# Work instructions
Transcribe only the lines from the line with "hung() key_blade();" through the line with "imported = [obj", exactly, counting both of those lines as part of the stretch.

=======

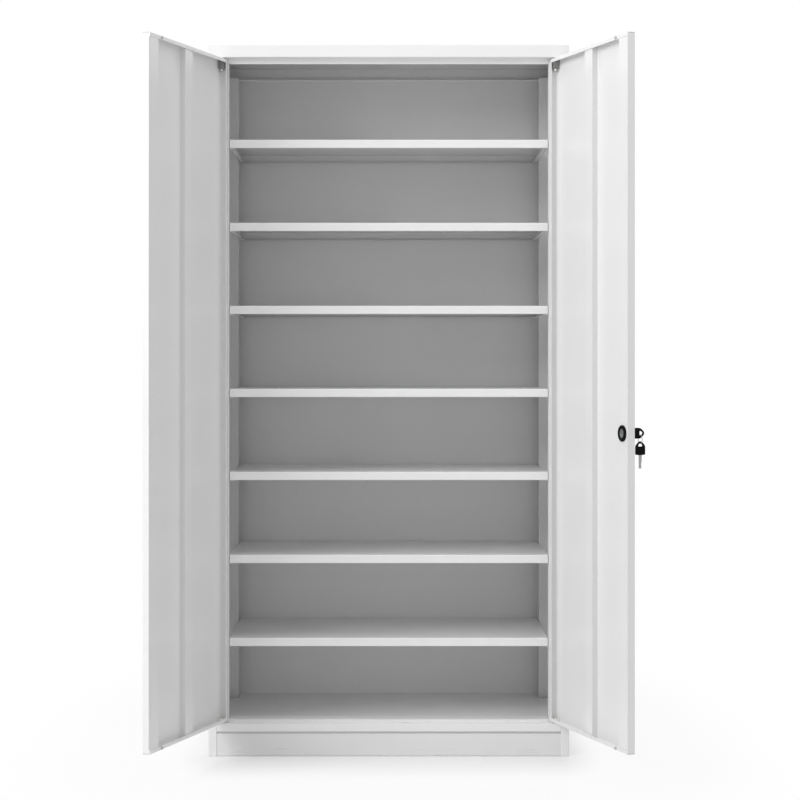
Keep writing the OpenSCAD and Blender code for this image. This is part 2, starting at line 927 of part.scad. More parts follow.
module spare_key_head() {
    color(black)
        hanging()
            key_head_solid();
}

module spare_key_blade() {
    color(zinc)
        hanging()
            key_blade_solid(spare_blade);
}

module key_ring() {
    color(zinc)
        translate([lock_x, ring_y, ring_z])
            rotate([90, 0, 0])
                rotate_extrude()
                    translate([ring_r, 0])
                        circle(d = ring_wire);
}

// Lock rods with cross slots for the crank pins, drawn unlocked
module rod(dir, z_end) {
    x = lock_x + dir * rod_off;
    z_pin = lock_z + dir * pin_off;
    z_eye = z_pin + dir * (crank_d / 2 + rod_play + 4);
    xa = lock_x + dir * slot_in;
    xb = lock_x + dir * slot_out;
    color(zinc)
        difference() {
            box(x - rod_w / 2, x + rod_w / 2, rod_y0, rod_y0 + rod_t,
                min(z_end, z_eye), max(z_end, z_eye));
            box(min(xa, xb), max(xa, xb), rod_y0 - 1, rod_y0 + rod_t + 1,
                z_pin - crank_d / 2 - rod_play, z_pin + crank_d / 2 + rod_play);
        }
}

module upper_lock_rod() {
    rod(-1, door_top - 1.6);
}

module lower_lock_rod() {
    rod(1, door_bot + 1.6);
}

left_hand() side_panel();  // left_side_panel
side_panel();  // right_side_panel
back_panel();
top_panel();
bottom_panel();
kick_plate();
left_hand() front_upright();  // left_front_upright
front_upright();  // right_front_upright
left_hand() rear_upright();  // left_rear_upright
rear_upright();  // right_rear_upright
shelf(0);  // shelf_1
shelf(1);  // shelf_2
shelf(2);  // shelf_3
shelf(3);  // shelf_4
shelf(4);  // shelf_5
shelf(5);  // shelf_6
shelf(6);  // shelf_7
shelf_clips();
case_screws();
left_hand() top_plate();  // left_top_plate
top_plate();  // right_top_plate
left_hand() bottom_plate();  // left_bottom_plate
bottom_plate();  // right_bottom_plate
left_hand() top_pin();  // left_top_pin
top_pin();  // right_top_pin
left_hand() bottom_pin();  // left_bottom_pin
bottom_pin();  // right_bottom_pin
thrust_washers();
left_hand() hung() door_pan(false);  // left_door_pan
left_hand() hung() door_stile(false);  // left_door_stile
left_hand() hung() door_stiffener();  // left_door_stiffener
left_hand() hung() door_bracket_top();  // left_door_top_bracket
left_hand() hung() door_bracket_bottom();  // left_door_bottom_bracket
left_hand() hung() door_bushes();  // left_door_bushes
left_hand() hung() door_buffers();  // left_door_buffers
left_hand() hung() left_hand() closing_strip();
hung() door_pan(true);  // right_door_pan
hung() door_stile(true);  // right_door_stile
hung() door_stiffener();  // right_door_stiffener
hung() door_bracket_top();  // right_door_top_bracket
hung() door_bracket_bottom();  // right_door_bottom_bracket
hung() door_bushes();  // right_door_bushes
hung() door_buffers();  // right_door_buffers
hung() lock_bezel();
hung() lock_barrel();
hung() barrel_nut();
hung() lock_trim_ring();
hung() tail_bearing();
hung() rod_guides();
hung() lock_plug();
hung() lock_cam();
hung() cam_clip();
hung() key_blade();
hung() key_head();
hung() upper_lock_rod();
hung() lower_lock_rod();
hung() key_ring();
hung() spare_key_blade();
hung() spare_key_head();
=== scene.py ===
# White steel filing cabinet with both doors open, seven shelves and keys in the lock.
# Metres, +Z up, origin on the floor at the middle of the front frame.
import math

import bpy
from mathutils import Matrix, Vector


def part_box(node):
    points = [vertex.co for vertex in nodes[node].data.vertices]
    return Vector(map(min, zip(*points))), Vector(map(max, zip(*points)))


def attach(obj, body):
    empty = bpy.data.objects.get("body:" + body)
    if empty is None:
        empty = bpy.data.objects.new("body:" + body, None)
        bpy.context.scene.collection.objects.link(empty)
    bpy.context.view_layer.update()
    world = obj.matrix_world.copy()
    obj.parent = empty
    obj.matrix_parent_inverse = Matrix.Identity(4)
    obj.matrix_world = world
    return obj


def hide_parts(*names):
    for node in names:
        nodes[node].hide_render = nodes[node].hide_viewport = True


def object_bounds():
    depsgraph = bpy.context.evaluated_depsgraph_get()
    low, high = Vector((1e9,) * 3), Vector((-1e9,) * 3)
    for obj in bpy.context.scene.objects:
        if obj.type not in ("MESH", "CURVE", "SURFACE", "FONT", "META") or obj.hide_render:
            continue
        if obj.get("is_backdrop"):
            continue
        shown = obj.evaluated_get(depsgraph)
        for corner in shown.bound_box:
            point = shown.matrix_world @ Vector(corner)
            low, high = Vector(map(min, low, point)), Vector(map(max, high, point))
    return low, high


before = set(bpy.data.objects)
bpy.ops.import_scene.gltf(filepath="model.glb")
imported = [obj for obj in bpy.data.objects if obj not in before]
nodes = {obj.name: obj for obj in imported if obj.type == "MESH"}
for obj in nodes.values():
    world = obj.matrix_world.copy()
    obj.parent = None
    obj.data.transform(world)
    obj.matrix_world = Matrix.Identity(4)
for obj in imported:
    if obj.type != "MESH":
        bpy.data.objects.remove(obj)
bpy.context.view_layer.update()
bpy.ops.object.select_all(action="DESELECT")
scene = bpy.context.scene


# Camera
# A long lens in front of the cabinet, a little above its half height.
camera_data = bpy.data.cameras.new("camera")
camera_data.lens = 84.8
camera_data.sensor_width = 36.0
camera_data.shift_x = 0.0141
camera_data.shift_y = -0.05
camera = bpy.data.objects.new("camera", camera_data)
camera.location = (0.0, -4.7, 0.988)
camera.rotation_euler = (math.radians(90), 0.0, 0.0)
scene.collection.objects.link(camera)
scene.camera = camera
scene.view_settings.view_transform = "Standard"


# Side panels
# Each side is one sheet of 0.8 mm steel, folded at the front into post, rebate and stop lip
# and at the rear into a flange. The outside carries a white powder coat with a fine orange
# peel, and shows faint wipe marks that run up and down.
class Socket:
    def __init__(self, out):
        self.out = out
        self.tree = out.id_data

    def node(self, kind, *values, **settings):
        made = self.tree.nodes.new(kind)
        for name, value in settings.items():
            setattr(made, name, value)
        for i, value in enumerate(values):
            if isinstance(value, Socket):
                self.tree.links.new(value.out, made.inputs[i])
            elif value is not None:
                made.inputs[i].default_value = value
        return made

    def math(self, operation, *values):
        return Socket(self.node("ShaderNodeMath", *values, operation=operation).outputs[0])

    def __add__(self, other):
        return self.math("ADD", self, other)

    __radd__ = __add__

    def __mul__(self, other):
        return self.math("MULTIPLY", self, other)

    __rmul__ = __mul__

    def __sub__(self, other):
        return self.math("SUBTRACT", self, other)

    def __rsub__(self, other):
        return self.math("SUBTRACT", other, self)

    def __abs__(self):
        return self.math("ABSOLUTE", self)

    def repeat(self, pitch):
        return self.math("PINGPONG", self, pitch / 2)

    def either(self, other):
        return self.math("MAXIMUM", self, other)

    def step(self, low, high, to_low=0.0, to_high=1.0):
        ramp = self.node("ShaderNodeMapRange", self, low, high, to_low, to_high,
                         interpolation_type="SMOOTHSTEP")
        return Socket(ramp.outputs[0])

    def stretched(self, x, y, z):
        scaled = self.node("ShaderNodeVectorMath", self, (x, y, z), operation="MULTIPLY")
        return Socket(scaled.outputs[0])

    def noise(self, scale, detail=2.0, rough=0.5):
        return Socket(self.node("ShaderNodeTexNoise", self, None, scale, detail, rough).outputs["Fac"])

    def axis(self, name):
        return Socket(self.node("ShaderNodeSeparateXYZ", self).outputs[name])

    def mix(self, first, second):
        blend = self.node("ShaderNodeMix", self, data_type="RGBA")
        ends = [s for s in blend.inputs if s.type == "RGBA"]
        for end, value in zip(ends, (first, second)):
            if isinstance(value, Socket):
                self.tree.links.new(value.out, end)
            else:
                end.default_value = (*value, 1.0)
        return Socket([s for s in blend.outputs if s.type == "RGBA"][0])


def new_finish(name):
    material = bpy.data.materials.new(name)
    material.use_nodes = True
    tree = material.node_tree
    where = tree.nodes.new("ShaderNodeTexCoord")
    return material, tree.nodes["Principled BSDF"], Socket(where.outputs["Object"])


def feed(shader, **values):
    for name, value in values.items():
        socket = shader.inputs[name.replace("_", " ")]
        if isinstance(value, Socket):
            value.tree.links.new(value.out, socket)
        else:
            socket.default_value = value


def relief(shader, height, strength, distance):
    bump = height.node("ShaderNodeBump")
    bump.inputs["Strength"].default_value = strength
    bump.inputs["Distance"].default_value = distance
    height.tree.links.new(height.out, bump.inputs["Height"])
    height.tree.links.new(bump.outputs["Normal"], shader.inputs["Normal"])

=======

# Answer to the problem
hung() key_blade();
hung() key_head();
hung() upper_lock_rod();
hung() lower_lock_rod();
hung() key_ring();
hung() spare_key_blade();
hung() spare_key_head();
=== scene.py ===
# White steel filing cabinet with both doors open, seven shelves and keys in the lock.
# Metres, +Z up, origin on the floor at the middle of the front frame.
import math

import bpy
from mathutils import Matrix, Vector


def part_box(node):
    points = [vertex.co for vertex in nodes[node].data.vertices]
    return Vector(map(min, zip(*points))), Vector(map(max, zip(*points)))


def attach(obj, body):
    empty = bpy.data.objects.get("body:" + body)
    if empty is None:
        empty = bpy.data.objects.new("body:" + body, None)
        bpy.context.scene.collection.objects.link(empty)
    bpy.context.view_layer.update()
    world = obj.matrix_world.copy()
    obj.parent = empty
    obj.matrix_parent_inverse = Matrix.Identity(4)
    obj.matrix_world = world
    return obj


def hide_parts(*names):
    for node in names:
        nodes[node].hide_render = nodes[node].hide_viewport = True


def object_bounds():
    depsgraph = bpy.context.evaluated_depsgraph_get()
    low, high = Vector((1e9,) * 3), Vector((-1e9,) * 3)
    for obj in bpy.context.scene.objects:
        if obj.type not in ("MESH", "CURVE", "SURFACE", "FONT", "META") or obj.hide_render:
            continue
        if obj.get("is_backdrop"):
            continue
        shown = obj.evaluated_get(depsgraph)
        for corner in shown.bound_box:
            point = shown.matrix_world @ Vector(corner)
            low, high = Vector(map(min, low, point)), Vector(map(max, high, point))
    return low, high


before = set(bpy.data.objects)
bpy.ops.import_scene.gltf(filepath="model.glb")
imported = [obj for obj in bpy.data.objects if obj not in before]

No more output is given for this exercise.